The sacked workers who were employed through the company’s Truck Ownership Scheme in 2015, described Dangote Cement Group as an “anti-poor” organization that exploits vulnerable people”.

Abubakar Ibrahim, Chairman of Forum of Dangote Cement Truck Officers, said: “We feel that our rights have been trampled upon and that what they should pay us now should be multiplied by the number of trucks we managed. It was specified in the offer letter given to us that we would manage one truck, but we ended up managing six.

“We were surprised at the manner in which we were sacked. Those who tried to resist were bullied. We want them to give us our trucks. Outstanding allowances and bonuses should also be paid.”

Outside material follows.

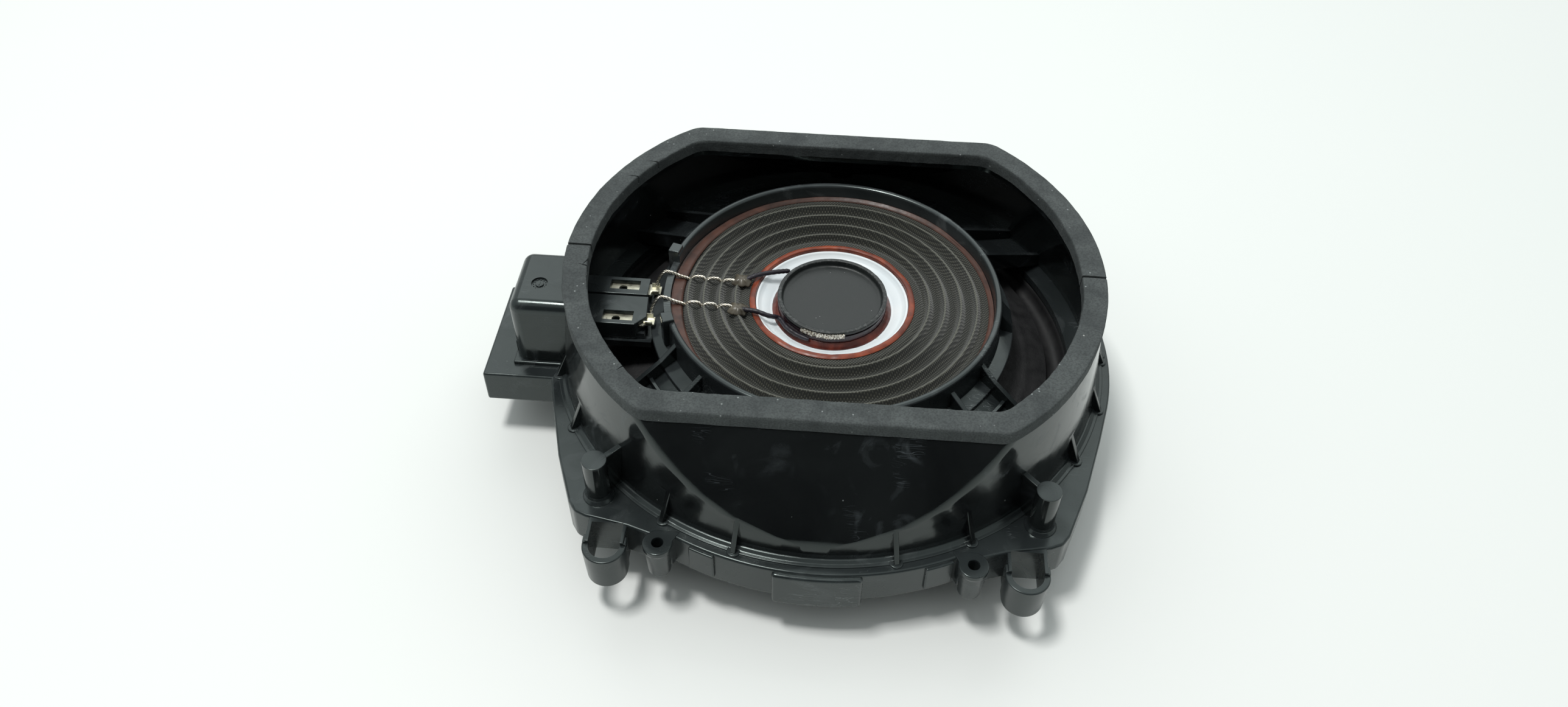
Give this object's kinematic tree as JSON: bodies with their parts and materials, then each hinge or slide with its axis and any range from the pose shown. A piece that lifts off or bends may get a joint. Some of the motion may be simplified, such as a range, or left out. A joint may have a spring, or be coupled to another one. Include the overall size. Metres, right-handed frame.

The Dangote group had also in October 2016, sacked 48 employees due to what it described as the “economic crisis” in the country.

The affected employees include 36 expatriates and 12 Nigerians who were disengaged from the group’s headquarters and subsidiary, Dangote Cement Plc. The sack was explained via a letter written by Chief Executive Officer, Aliko Dangote.

Efforts to get the company to react to the development proved abortive as the Group Head, Corporate Communications of the Dangote Group, Mr Chiejina Anthony and the spokesperson of Dangote Refinery and Fertilizer plant, Mr. Abubakar Dauda failed to provide any response despite promising to do so several weeks after they were contacted.